I usually don't like hearing Brits use American slang like "Cool" or "Take a chill pill, man," mostly 'cause they sound stupid when they attempt to emulate us.
So I was interested in the editor of a London paper, the Times, getting into trouble because she wrote "You do the math." (British people say 'maths', not 'math' but it wouldn't have been the right expression if she wrote 'do the maths.' Cliches have to stay intact!)
She says:
"A little voice in my head said: 'No! Don't do it! Put the 's' on math or you'll set them all off again about Americanisms!'
...sure enough, in poured the howls of outrage.
Times readers want to keep that paper pure, and not have it filled with Americanisms. It's too late for the Times anyway as it's a Murdoch paper now so standards have slipped.
3 comments:
Agreed re the Murdochisation of the Ragformerlyknownasthetimes, but 'math' - no thank you very much indeed. Sod the integrity of the cliche. I'm still furious about the almost-extinct diphthong in fœtal, and the probable loss after that of fæces, gynæcology and pædiatrics. Or indeed of the diphthong altogether.
Ha ha, Martin, thanks for my laugh of the morning. x
huh?
Correct English would be "you do the sums" or "you add it up".
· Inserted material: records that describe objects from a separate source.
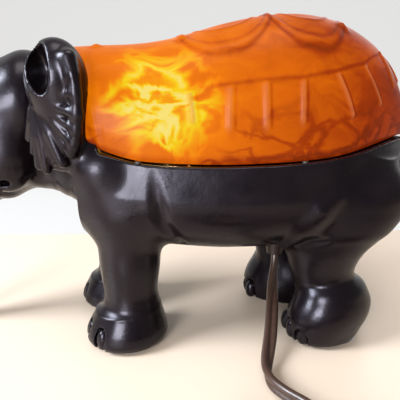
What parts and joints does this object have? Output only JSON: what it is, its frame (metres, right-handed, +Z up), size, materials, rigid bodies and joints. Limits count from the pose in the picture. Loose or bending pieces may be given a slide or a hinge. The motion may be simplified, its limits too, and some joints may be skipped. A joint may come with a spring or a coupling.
{
  "type": "figural table lamp",
  "caption": "Accent table lamp shaped as a walking elephant: hollow dark cast figure with a lift-off art-glass saddle shade, screw-base bulb, flat cord, in-line switch and plug.",
  "frame": {"origin": "on the table under the centre of the lamp's box, measured without the cord, switch, coil and plug", "axes": "head towards -X, tail towards +X, the elephant's left side towards -Y, +Z up"},
  "size_m": [0.3194, 0.2627, 0.1756],
  "materials": {
    "figure_lacquer": "gloss dark brown-black lacquer over a hollow casting",
    "tusk_horn": "satin cream resin",
    "felt": "matt black felt",
    "clear_bumper": "clear soft vinyl",
    "amber_glass": "mottled amber art glass, satin gloss, pressed relief",
    "zinc_steel": "zinc plated steel",
    "brass": "plain brass",
    "phenolic": "black phenolic moulding",
    "lead_insulation": "thin insulated wire",
    "bulb_glass": "clear bulb glass",
    "cord_vinyl": "dark brown vinyl, two parallel conductors",
    "moulded_brown": "moulded brown plastic",
    "tie_black": "black hook-and-loop strap"
  },
  "bodies": {
    "lamp": {"figure_body": "figure_lacquer", "figure_head": "figure_lacquer", "ear_left": "figure_lacquer", "ear_right": "figure_lacquer", "figure_tail": "figure_lacquer", "tusk_left": "tusk_horn", "tusk_right": "tusk_horn", "felt_pads": "felt", "shade_bumpers": "clear_bumper", "socket_bracket": "zinc_steel", "bracket_screws": "zinc_steel", "terminal_screws": "zinc_steel", "switch_screws": "zinc_steel", "switch_spindle": "zinc_steel", "threaded_pipe": "brass", "pipe_nuts": "brass", "screw_shell": "brass", "centre_contact": "brass", "switch_contacts": "brass", "plug_blades": "brass", "socket_cap": "phenolic", "socket_shell": "phenolic", "socket_leads": "lead_insulation", "lamp_cord": "cord_vinyl", "plug_cord": "cord_vinyl", "cord_coil": "cord_vinyl", "plug_lead": "cord_vinyl", "switch_base": "moulded_brown", "switch_cover": "moulded_brown", "plug_body": "moulded_brown", "cord_bushing": "moulded_brown", "coil_tie": "tie_black"},
    "shade": {"glass_shade": "amber_glass"},
    "bulb": {"bulb_glass": "bulb_glass", "bulb_base": "brass", "bulb_contact": "phenolic", "bulb_filament": "zinc_steel"},
    "switch_wheel": {"switch_wheel": "moulded_brown"}
  },
  "joints": [
    {"name": "shade_lift", "type": "slide", "parent": "lamp", "child": "shade", "axis": [0, 0, 1], "range_m": [0, 0.1]},
    {"name": "bulb_turn", "type": "hinge", "parent": "lamp", "child": "bulb", "pos_m": [-0.006, 0, 0.1], "axis": [0, 0, 1], "continuous": true},
    {"name": "switch_turn", "type": "hinge", "parent": "lamp", "child": "switch_wheel", "pos_m": [0.116, -0.1195, 0.0085], "axis": [0, 0, 1], "continuous": true}
  ]
}
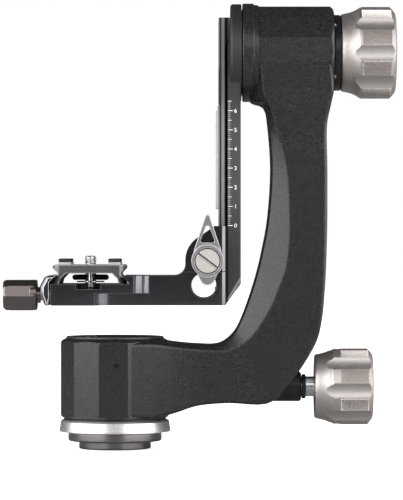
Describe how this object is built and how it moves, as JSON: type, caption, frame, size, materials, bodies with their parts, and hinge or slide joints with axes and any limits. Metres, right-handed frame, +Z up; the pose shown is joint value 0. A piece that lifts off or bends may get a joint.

"Do the math" doesn't come under popular cliche, but under quote. It's like Yogi Berra, all over your picnic basket again.
It is simply incorrect grammar to use a definite article with a specifically indefinite noun.
However, usage of deliberate mistakes create a disjunctive aural impact which makes an excellent vulgar declamation suited to lyric forms of sociolect by implying a delimited form of relationship between the two people, or possibly also as an imperative form (though that would depend upon additional emphasis being placed on the verb).
Nonetheless, not a phrase for a professional situation and definitely not a one-way context.
Love to know who the line is attributable to though.